Jean-Pierre: We’re also always trying to find the right camera angle that will render actors most present. So it’s a combination of that. Remember: This is not a rule.
Luc: When we’re working with an actor, there’s always a point of exhaustion where they’re in less control. Sometimes, when they reach that point, incredible things can happen. But that also means they have to be humble. Nowadays you have actors that, after three takes, will stop because they think they were absolutely astounding and “That’s it.” They earned a little bit of money so they think they can call the shots. This is why there are a lot of bad movies out there.
Jean-Pierre: We also don’t want actors “performing” in our film, like showing off their abilities.

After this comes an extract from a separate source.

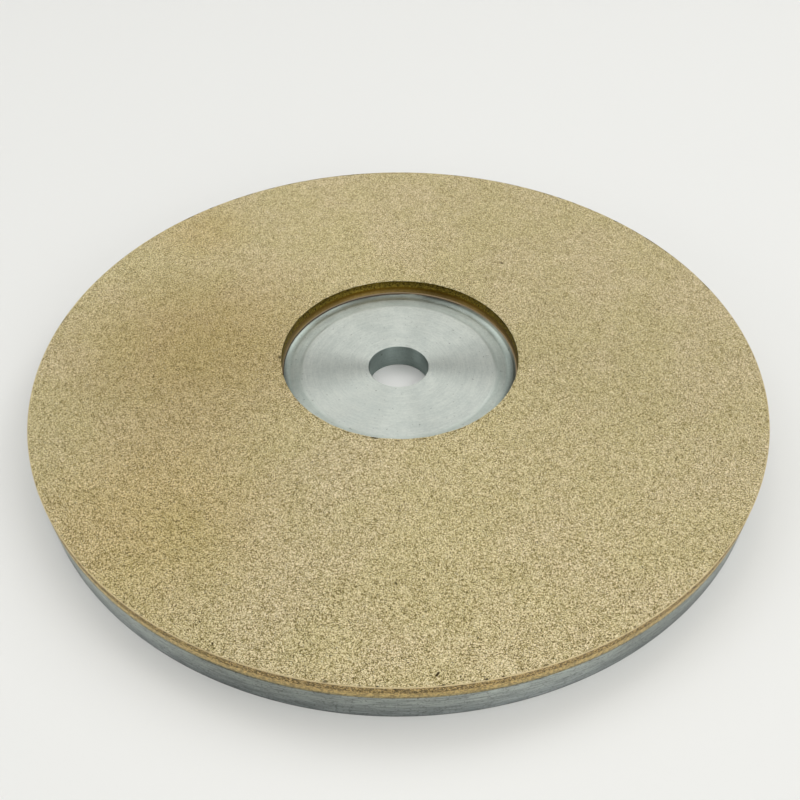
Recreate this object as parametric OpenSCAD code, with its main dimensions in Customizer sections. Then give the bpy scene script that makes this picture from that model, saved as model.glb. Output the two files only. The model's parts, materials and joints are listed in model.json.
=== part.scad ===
// Diamond grinding wheel, face type: a turned aluminium core plate with a ring of
// bronze-bonded diamond glued on its face. It lies on its back face, grinding face up.
// The origin is on the axis, in the plane of the back face. Millimetres, +Z up.

/* [Wheel] */
// Outside diameter
wheel_d = 150; // [125:5:200]
// Overall thickness, from the back face to the tips of the diamonds
wheel_t = 9.5; // [8.5:0.1:12]
// Width of the grinding ring, from the rim to the recess in the middle
ring_w = 50; // [30:1:55]

/* [Layers of the ring] */
// Thickness of the layer that holds diamond
diamond_t = 1.75; // [1:0.05:2.5]
// Thickness of the plain bronze under it, which holds no diamond
backing_t = 1.6; // [1:0.05:2]
// Thickness of the adhesive film between the bronze and the core plate
glue_t = 0.2; // [0.1:0.05:0.3]
// How far the film stops short of the ring's outer edge
glue_inset = 0.15; // [0.05:0.05:0.5]
// Width of the bead that was squeezed out into the corner at the foot of the recess wall
bead_w = 0.3; // [0.1:0.05:0.5]
// Bevel along the two edges of the grinding face
face_bevel = 0.1; // [0.05:0.05:0.3]

/* [Core plate] */
// Bore for a 12.7 mm (half inch) spindle
bore_d = 12.8; // [10.1:0.1:16.1]
// Depth of the turned recess below the face that the ring is glued to
recess_cut = 0.55; // [0.3:0.05:0.8]
// Diameter of the pad that the spindle flange clamps on
pad_d = 41.6; // [20:0.2:42]
// Height of the pad above the band that is turned round it
pad_h = 0.08; // [0.04:0.02:0.2]
// Width of the fillet at the foot of the recess wall
fillet_w = 1.7; // [1:0.1:2]
// Chamfer along the outer edge of the back face
back_chamfer = 0.1; // [0.05:0.05:1]
// Chamfer at both ends of the bore
bore_chamfer = 0.1; // [0.05:0.05:0.5]

/* [Diamond grains] */
// Edge length of a grain
grain_size = 0.2; // [0.1:0.05:0.4]
// How far the tips of the grains stand out of the bond
grain_proud = 0.05; // [0.03:0.01:0.08]
// Number of grains, spread evenly over the face
grain_count = 360; // [60:20:600]

/* [Hidden] */
$fn = 128;

wheel_r = wheel_d / 2;
recess_r = wheel_r - ring_w;
bore_r = bore_d / 2;
pad_r = pad_d / 2;

// Heights of the joints between the layers, from the back face up
bond_z = wheel_t - grain_proud;
diamond_z = wheel_t - diamond_t;
backing_z = diamond_z - backing_t;
core_z = backing_z - glue_t;
pad_z = core_z - recess_cut;
band_z = pad_z - pad_h;

// The fillet starts level with the band and ends where the wall of the recess begins
fillet_h = core_z - band_z;
fillet_r = (fillet_w * fillet_w + fillet_h * fillet_h) / (2 * fillet_h);
fillet_sweep = 2 * atan(fillet_h / fillet_w);
fillet_steps = 8;

// The top of the fillet, from the foot of the wall down to where the bead of adhesive ends
bead_end = -acos((fillet_w - bead_w) / fillet_r);
bead_foot = fillet_arc(fillet_sweep - 90, bead_end, 2);

// The grains lie on a spiral that gives each of them the same area of the face
golden_angle = 137.508;
grain_margin = 0.6;
grain_lo = recess_r + grain_margin;
grain_hi = wheel_r - grain_margin;

// Points along an arc about [x, y], both ends included
function arc(x, y, r, from, to, steps) =
    [for (i = [0:steps]) let (a = from + (to - from) * i / steps) [x + r * cos(a), y + r * sin(a)]];

// Points of the fillet between two angles
function fillet_arc(from, to, steps) =
    arc(recess_r - fillet_w, band_z + fillet_r, fillet_r, from, to, steps);

// A turned aluminium plate: back face, rim, bonding face, fillet, band, clamping pad and bore
module core_plate()
    color("silver")
        rotate_extrude()
            polygon(concat(
                [[bore_r + bore_chamfer, 0],
                 [wheel_r - back_chamfer, 0],
                 [wheel_r, back_chamfer],
                 [wheel_r, core_z],
                 bead_foot[0],
                 bead_foot[1]],
                fillet_arc(bead_end, -90, fillet_steps),
                [[pad_r + pad_h, band_z],
                 [pad_r, pad_z],
                 [bore_r + bore_chamfer, pad_z],
                 [bore_r, pad_z - bore_chamfer],
                 [bore_r, bore_chamfer]]));

// The cured film that holds the ring on the core plate, with its bead in the corner of the recess
module adhesive_film()
    color("darkslategray")
        rotate_extrude()
            polygon([[wheel_r - glue_inset, core_z],
                     [wheel_r - glue_inset, backing_z],
                     [recess_r, backing_z],
                     bead_foot[2],
                     bead_foot[1],
                     bead_foot[0]]);

// Plain bronze, sintered in one pressing with the diamond layer above it
module bronze_backing()
    color("goldenrod")
        rotate_extrude()
            translate([recess_r, backing_z])
                square([ring_w, backing_t]);

// Bronze bond with diamond in it, with a pocket for each grain in its face
module diamond_layer()
    color("darkkhaki")
        difference() {
            rotate_extrude()
                polygon([[recess_r, diamond_z],
                         [wheel_r, diamond_z],
                         [wheel_r, bond_z - face_bevel],
                         [wheel_r - face_bevel, bond_z],
                         [recess_r + face_bevel, bond_z],
                         [recess_r, bond_z - face_bevel]]);
            grains();
        }

// One blocky crystal, tipped over in its own way, with its highest corner level with the others
module grain(i) {
    r = sqrt(grain_lo * grain_lo + (grain_hi * grain_hi - grain_lo * grain_lo) * (i + 0.5) / grain_count);
    tip = (37 * i) % 80 + 5;
    roll = (23 * i) % 80 + 5;
    reach = grain_size / 2 * (sin(roll) + cos(roll) * (sin(tip) + cos(tip)));
    rotate([0, 0, golden_angle * i])
        translate([r, 0, wheel_t - reach])
            rotate([tip, roll, 0])
                cube(grain_size, center = true);
}

module grains()
    for (i = [0:grain_count - 1])
        grain(i);

// The crystals themselves, held in the bond by the bronze round them
module diamond_grains()
    color("khaki")
        grains();

core_plate();
adhesive_film();
bronze_backing();
diamond_layer();
diamond_grains();
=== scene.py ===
import json
import math

import bmesh
import bpy
import numpy as np
from mathutils import Euler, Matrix, Quaternion, Vector, geometry


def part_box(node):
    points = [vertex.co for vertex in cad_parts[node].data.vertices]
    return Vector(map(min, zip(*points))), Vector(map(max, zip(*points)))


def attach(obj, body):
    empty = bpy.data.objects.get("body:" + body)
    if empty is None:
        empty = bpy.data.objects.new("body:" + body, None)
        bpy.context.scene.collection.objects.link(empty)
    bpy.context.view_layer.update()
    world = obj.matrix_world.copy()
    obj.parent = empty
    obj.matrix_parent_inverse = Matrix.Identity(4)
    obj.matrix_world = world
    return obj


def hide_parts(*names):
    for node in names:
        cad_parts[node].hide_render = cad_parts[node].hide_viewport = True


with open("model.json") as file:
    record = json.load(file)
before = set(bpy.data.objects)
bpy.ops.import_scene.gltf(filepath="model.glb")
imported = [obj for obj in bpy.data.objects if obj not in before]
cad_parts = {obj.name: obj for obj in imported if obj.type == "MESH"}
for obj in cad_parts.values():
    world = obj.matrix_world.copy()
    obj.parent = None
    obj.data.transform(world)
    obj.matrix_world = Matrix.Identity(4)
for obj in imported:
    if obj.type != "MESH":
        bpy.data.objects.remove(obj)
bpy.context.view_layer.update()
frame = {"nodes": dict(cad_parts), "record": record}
scene = bpy.context.scene


# ------------------------------------------------------------------ core plate
# The body of the wheel: a disc cut from aluminium bar, faced, bored and recessed on a lathe in one
# setting. The tool leaves fine rings on every surface. The pad round the bore is what the spindle's
# flange clamps; a slightly lower band and a fillet run round it to the foot of the recess wall.

MM = 0.001
_, plate_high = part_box("core_plate")
mounts = {mount["name"]: mount for mount in frame["record"]["mounts"]}


def inner_radius(node):
    """The smallest distance from the wheel's axis to a CAD node."""
    return min(math.hypot(v.co.x, v.co.y) for v in frame["nodes"][node].data.vertices)


rim_r = plate_high.x
joint_z = plate_high.z
bore_r = mounts["arbor_bore"]["dims"]["r_mm"] * MM
pad_z = mounts["clamp_pad"]["pos_m"][2]
recess_r = inner_radius("bronze_backing")
pad_r = 20.8 * MM
pad_h = 0.08 * MM
pad_wear = 0.4 * MM
pad_edge_r = 2 * MM
fillet_w = 1.7 * MM
back_chamfer = 0.04 * MM
bore_chamfer = 0.1 * MM
corner_r = 0.06 * MM
band_z = pad_z - pad_h
plate_step = 0.8 * MM


def arc(r, z, radius, start, end, steps):
    """Points of a profile along an arc about (r, z), from one angle in degrees to another."""
    turns = [math.radians(start + (end - start) * i / steps) for i in range(steps + 1)]
    return [(r + radius * math.cos(t), z + radius * math.sin(t)) for t in turns]


def run(start, end, step):
    """Points of a profile along a straight stretch, without its ends."""
    count = max(1, round(math.dist(start, end) / step))
    return [tuple(a + (b - a) * i / count for a, b in zip(start, end)) for i in range(1, count)]


def unit(way):
    """The vector of length 1 in the same direction."""
    return way / np.linalg.norm(way)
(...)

You make one movie every two or three years. In those transitional periods—
Luc: We’re obviously thinking about the next character, the next situation, the next story… We’re reading newspapers and listening to what’s going on in the world. Everything is filtering through. We talk about it, talk about it, and talk about it. Like you or anyone else, we continue to live. And we’re a bit like vultures circling, in search of our next victim for stories and characters. [Laughs]
Do you always work on one project at a time, or consider many projects at once?
Luc: We’re only involved in that one project.
What’s coming after The Unknown Girl? Do you have a project right now?
Luc: Not yet. We’re in an empty place right now.
Is that scary for you?
Luc: A little bit.
Jean-Pierre: That’s why I have trouble sleeping, like Doctor Jenny. [Laughs]
Luc: I hope we’ll find it soon. Soon!